DK Science: Animal Kingdom
Animals belong to the largest and most diverse of the five kingdoms of living things. So far over two million animal species have been identified. All animals share certain features. Unlike plants, animals get the energy they need by eating food. They are all made up of many cells and many animals are highly mobile. Most reproduce sexually and have sense organs that allow them to react quickly to their surroundings. CLASSIFICATION uses these and other characteristics to group similar animals together.
In order to make animals easier to study, scientists divide the animal kingdom into divisions and subdivisions. The first division is called a phylum. Each phylum breaks down into groups called classes. Classes are divided into orders, then families, and then genera. Each genus contains species, which are individual groups of animals that have the same characteristics and can breed together.
Every animal species has a unique Latin name. The first word is the genus name, which is shared with closely related animals. The second word is the specific name, which, together with the genus, is unique to a particular species.

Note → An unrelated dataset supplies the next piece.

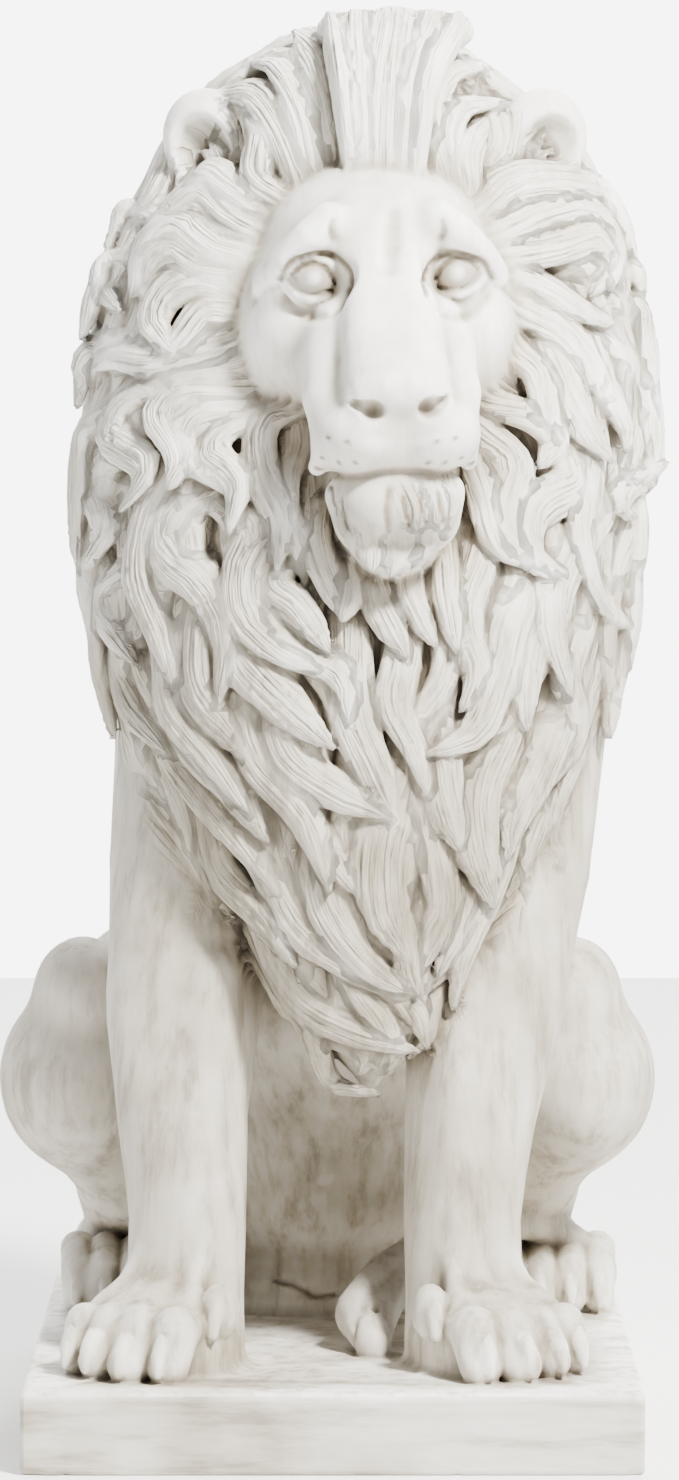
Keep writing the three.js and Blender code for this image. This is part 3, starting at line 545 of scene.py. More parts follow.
def press_ear(clay, side):
    """A round ear, its rim folded over, its hollow filled with tufts that rise from the head."""
    ear = turned((21 + side * 82.5, -40, 603), side * 20, 4, side * 20)
    clay.press(egg((0, 0, 0), (24, 15, 27), ear), 5)
    clay.carve(egg((side * 2, -17, -2), (17, 15, 18), ear), 3)
    for n in range(3):
        out = side * (6 * n - 12)
        knots = np.array([(out - side * 6, -4, -26, 1), (out - side * 2, -7, -16, 1),
                          (out + side, -6, -6, 1), (out + side * 5, -3, 2 - 3 * n, 1)])
        path = smooth_path((ear @ knots.T)[:3].T, 10)
        press_lock(clay, path, np.tile(-ear[:3, 1], (10, 1)), 8, 7, 0)


# The mane's mass: height, middle across, half width, middle depth, depth in front, depth behind.
MANE_STATIONS = np.array([
    (136, 18, 10, -100, 10, 20), (162, 17, 34, -88, 32, 55), (200, 15, 58, -74, 52, 70),
    (250, 13, 89, -52, 80, 88), (310, 13, 115, -25, 107, 102), (370, 14, 130, -12, 114, 108),
    (430, 16, 137, -5, 108, 108), (490, 17, 136, -2, 100, 108), (550, 18, 125, 0, 95, 102),
    (600, 19, 101, 2, 92, 90), (636, 14, 70, 0, 76, 70), (658, 17, 44, -6, 52, 46),
], float)
LOCK_DEPTH = 6  # how far the mass stands back from the tops of the locks


def mane_section(z):
    """The mane's section at a height: a smooth curve through the stations."""
    heights = MANE_STATIONS[:, 0]
    z = np.clip(z, heights[0], heights[-1])
    i = np.clip(np.searchsorted(heights, z, side="right") - 1, 0, len(heights) - 2)
    last = len(heights) - 1
    p0, p1, p2, p3 = (MANE_STATIONS[np.clip(i + n, 0, last)] for n in (-1, 0, 1, 2))
    t = ((z - p1[..., 0]) / (p2[..., 0] - p1[..., 0]))[..., None]
    return between(p0, p1, p2, p3, t)


def mane_point(angle, z):
    """The mane's outside at an angle round it, 0 in front, and a height: half an ellipse in front
    and half behind."""
    _, middle, half, depth, front, back = np.moveaxis(mane_section(z), -1, 0)
    reach = np.where(np.cos(angle) > 0, front, back)
    return np.stack([middle + half * np.sin(angle), depth - reach * np.cos(angle), z + 0 * angle], axis=-1)


def mane_normal(angle, z):
    """The way out of the mane: across both its slope round it and its slope up it."""
    z = np.clip(z, 140, 645)
    round_it = mane_point(angle + 0.02, z) - mane_point(angle - 0.02, z)
    up_it = mane_point(angle, z + 2) - mane_point(angle, z - 2)
    normal = np.cross(round_it, up_it)
    return normal / np.linalg.norm(normal, axis=-1, keepdims=True)


def mane_mass():
    """The mass under the locks: each level an ellipse, set back by the locks' depth."""
    low, high = MANE_STATIONS[0, 0], MANE_STATIONS[-1, 0]

    def distance(x, y, z):
        section = mane_section(z)
        _, middle, half, depth, front, back = (section[..., n] for n in range(6))
        wide = np.maximum(half - LOCK_DEPTH, 3)
        deep = np.maximum(np.where(y < depth, front, back) - LOCK_DEPTH, 3)
        across = np.sqrt(((x - middle) / wide) ** 2 + ((y - depth) / deep) ** 2)
        beyond = np.maximum(low - z, z - high)
        return np.maximum((across - 1) * np.minimum(wide, deep) * 0.8, beyond).astype(np.float32)

    return np.array([-140, -140, low]), np.array([170, 120, high]), distance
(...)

Animals are not classified by size. The giraffe and harvest mouse differ hugely in size but are both classified as mammals because they have fur, single-boned jaws, and suckle their young.
Animals are the only living things to have conquered the air. Insects, birds, and bats are all capable of powered flight. Birds have strong muscles to power their flight, coordinated by a well-developed brain and nervous system.
Animals can be very small. A mite is so small that it cannot be seen with the naked eye. Its size is limited because it can only grow by moulting (shedding its outer layer). Mites have a hard external skeleton and move on jointed legs. Other animals with these features include spiders and scorpions, many insects, and crabs.